What's most notable to me since English took over nine weeks ago is that he's tactically done little, if anything, to differentiate his administration from John Key's. While some in political circles at the time were murmuring that the worst thing National could do post-Key is try to run "a John Key government without John Key". Yet in most things English seems to be committed to keeping calm and carrying on.

He seems to have calculated that either his lead is sufficient to get him to September (Hare and the Tortoise anyone?) or that 'sure and steady' is a vote winner. Either those, or he has simply run out of ideas.

It does rather take ones mind back to the deputy leaders debate at the 2014 election in which he, depsite being asked several times, could not come up with one new idea for the New Zealand economy.

And if you want proof positive of that assertion, just look at his speech to the opening of parliament this year. Go through each page and look for the words he uses to describe his party's work plans for the year. He uses the word "begin" just once; "implement" twice. One potentially new idea he will "explore" and another he will "consult" on.

In comparison, English, in describing his plans in health, education, welfare, foreign policy, even housing, uses the word "continue" 31 times. He uses "progress" another 14 times. Facing the chance to make history and redeem his leadership record, he's simply carrying on what National would have done anyway and no showing any sign of new thinking or adapting to the times.

Every signal he's sending is that he's the anti-change candidate. It certainly fits his conservative character. The question National MPs must be asking is whether it fits the times.

This first poll of the year gives him some succour; which third term government wouldn't be happy with 46 percent support and a ten seat lead on its rival centre-left coalition? In Pundit's poll of polls, it barely moved through 2016 and while TVNZ's poll suggests a wee slip, it's still a strong place to be.
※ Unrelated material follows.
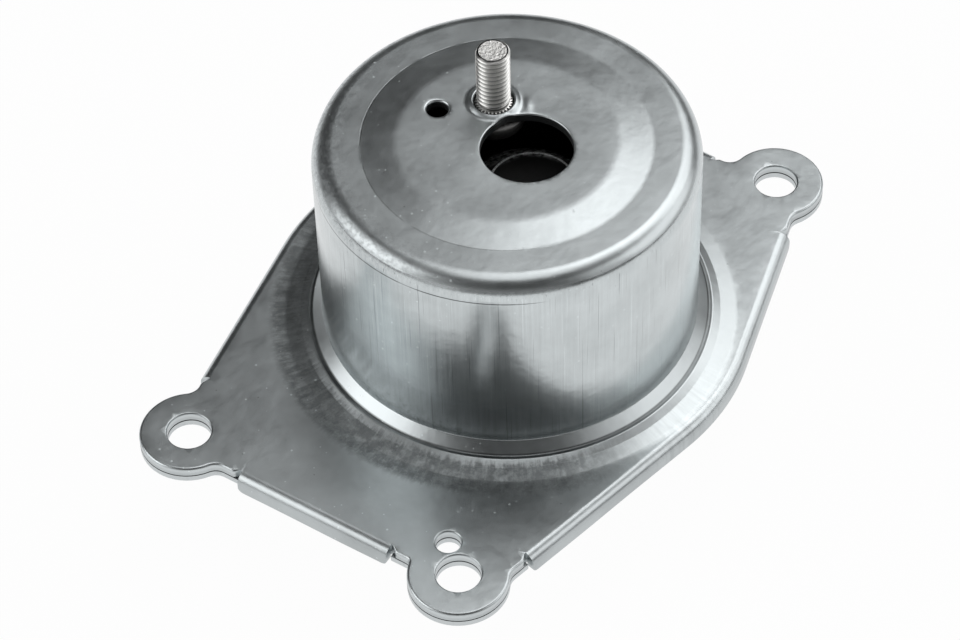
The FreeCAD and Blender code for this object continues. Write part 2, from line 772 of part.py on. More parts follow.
def rolling_diaphragm():
    """Thin rubber diaphragm: clamped rim, one high roll, and an off-centre flat middle."""
    low, high = STACK_TOP, RIM_TOP
    rim = STACK_RADIUS
    neck = rim - RIM_WIDTH
    foot = neck - ROLL_WIDTH
    peak = high + ROLL_RISE
    middle = (neck + foot) / 2
    section = outline_edges([
        (foot, high),
        ((middle + DIAPHRAGM / 3, peak), (neck + DIAPHRAGM, high)),
        (rim, high),
        (rim, low),
        (neck, low),
        (neck, high - DIAPHRAGM),
        ((middle, peak - DIAPHRAGM), (foot, high - DIAPHRAGM)),
    ])
    faces = Part.Wire(section).revolve(ORIGIN, UP, 360).Faces
    centre = polar(CENTRE_DISTANCE, CENTRE_ANGLE)
    level = FLANGE_LEVEL + CENTRE_LEVEL
    for foot_level, head_radius, head_level in (
            (high, CENTRE_RADIUS, level),
            (high - DIAPHRAGM, CENTRE_RADIUS - DIAPHRAGM / 2, level - CENTRE_THICKNESS)):
        ring = Part.makeCircle(foot, FreeCAD.Vector(0, 0, foot_level), UP)
        head = Part.makeCircle(head_radius, FreeCAD.Vector(centre.x, centre.y, head_level), UP)
        faces.append(Part.makeRuledSurface(ring, head))
        faces.append(Part.Face(Part.Wire(head)))
    shell = Part.makeShell(faces)
    shell.sewShape()
    solid = Part.makeSolid(shell)
    if solid.Volume < 0:
        solid.reverse()
    return solid


def diaphragm_rim_ring():
    """Steel ring on the diaphragm's rim, which the sleeve presses down."""
    inner = STACK_RADIUS - RIM_WIDTH + DIAPHRAGM + SEAT_GAP
    return washer(inner, STACK_RADIUS, RIM_TOP, RIM_TOP + RIM_RING)


def spacer_sleeve():
    """Thin sleeve from the rim ring up to the can's top corner."""
    top = CAN_TOP - CAN_CORNER
    outer = BORE_RADIUS - SLIDE_FIT
    return washer(outer - SLEEVE, outer, RIM_TOP + RIM_RING, top)


PIECES = [
    housing_can,
    can_stud,
    lower_flange_plate,
    spring_outer_ring,
    main_rubber_spring,
    core,
    core_thread_bush,
    fill_ball,
    travel_limit_plate,
    travel_limit_buffer,
    limit_plate_rivet,
    chamber_seal_ring,
    lower_channel_plate,
    decoupler_membrane,
    upper_channel_plate,
    channel_plate_rivets,
    rolling_diaphragm,
    diaphragm_rim_ring,
    spacer_sleeve,
]

os.makedirs("parts", exist_ok=True)
for piece in PIECES:
    piece().exportStep("parts/" + piece.__name__ + ".step")
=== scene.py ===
"""The look of a hydraulic engine mount: a drawn and zinc-coated steel can with a lugged flange,
a pressed-in stud, a second flange plate and, underneath, a rubber spring round a cast core.

Lengths are in millimetres until a mesh is made. The frame is the CAD frame: the origin is the
middle of the core's seat, +Z is the can's axis and -Y is the front.
"""

import math

import bmesh
import bpy
import numpy as np
from mathutils import Matrix, Vector
from mathutils.geometry import delaunay_2d_cdt


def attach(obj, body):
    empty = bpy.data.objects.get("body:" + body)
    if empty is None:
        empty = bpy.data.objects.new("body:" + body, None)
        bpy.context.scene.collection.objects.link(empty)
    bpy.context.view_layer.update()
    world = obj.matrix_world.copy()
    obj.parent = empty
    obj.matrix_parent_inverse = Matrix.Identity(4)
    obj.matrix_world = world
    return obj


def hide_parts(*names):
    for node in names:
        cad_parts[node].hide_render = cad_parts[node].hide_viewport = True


MM = 0.001

# Spacing of an arc's points in degrees, and the mesh clean-up's reach in metres
ARC_STEP = 9
MERGE_REACH = 2e-6
FLAT_REACH = 1e-7

# Sheet of the can and flange
SHEET = 2.3
FLANGE_TOP = 27.0
FLANGE_LOW = FLANGE_TOP - SHEET
CAN_RADIUS = 45.0
CAN_CORNER = 5.0
CAN_TOP = 84.0
PLATEAU_RADIUS = 25.7
PLATEAU_TOP = 84.9
RING_RADIUS = 33.7
CENTRE_DISC = 23.4
SLOPE_END = 54.8
EDGE_ROUND = 0.7
HOLE_ROUND = 0.45
TURNS = 288

# Rounding of the plateau's rim and of the ring round it, outside and inside
PLATEAU_ROUND = (16, 10)
RING_ROUND = (9, 4)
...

We'll know more a couple of more polls in.


Our poll of polls offers less comfort for Labour and Andrew Little. A year ago Labour was on 29 percent and promising big moves, big announcements. By year's end it was down to 27 percent. Even this week's TVNZ poll of 30 percent leaves it well shy of where it needs to be to truly threaten the Treasury benches.

Last year was, Little said, one for laying out policy and building the foundations ahead of a campaigning year in 2017. Beyond, perhaps, the promise of three free years of tertiary education, I'd dare you to find two people in the street tomorrow who could name any of Labour's big, new, winning policies from last year.

And when you have a leader on single figures in the preferred Prime Minister stakes, policy is really all you have.

That's perhaps why Poto Williams felt able to challenge her leader in public and get away with it; clearly Labour's caucus members still have their doubts about Little. Williams' challenge over the Willie Jackson appointment raised all the old chestnuts of worry for Labour and told potential swing voters they were still not worthy of their trust.

Can you imagine what would happen in National – or just about any other party – if a backbencher met with her leader to discuss an issue on a Friday and still went ahead and put up a critical Facebook post on Sunday written in conjunction with a private PR firm? Toast. That Williams survived that insurrection only tells you Little fears his caucus and another ruccus more than he fears looking weak in public.

Labour has started the year doubling down on housing as the vote-changing issue, but seems to be struggling to find another. Poverty, perhaps, but National has benefit increases and minimum wage rises to point to.

Immigration is there for the taking – for a while, although it's hard to imagine National not seeing them off at that pass – but Labour has a knack for getting its knickers twisted on that as it tries to be nationalist and pro-migrant at the same time.

Either way, Little had a chance upon Key's resignation to make a strong, enthusiastic bid for the middle ground. National's discipline through a single week of transition was formidable, but for those seven days at least Labour had the chance to impose itself and its agenda. 'I am John Key's heir to the centre of New Zealand politics', Little could have cried. It was time for a big signal to make people look anew; instead he mumbled about Labour's win in Mt Roskill (holding a safe seat). The moment passed.

So, just as it would be historic for English to overcome the odds and win in September, so it would be for Little to triumph. Remember: He's a list MP with no personal or party momentum and a less than stable group of MPs almost 20 points behind in the polls (though that may be as low as seven if you include the Greens).

His reliance on the Greens shows just how far Labour is from where they want to be. And yes, if he can find another five percent and, yes, if National falls by a similar number, then he can make a case for a change in government. And yes, then he can push the Greens into a marginal supply and confidence role while he does a deal with New Zealand First.

But that seems a long way off just seven months out from election day.

So whether you're red or blue this year, your team is going to make history. Unless, you're black and white, of course. That, my friends, would be history of quite a different kind.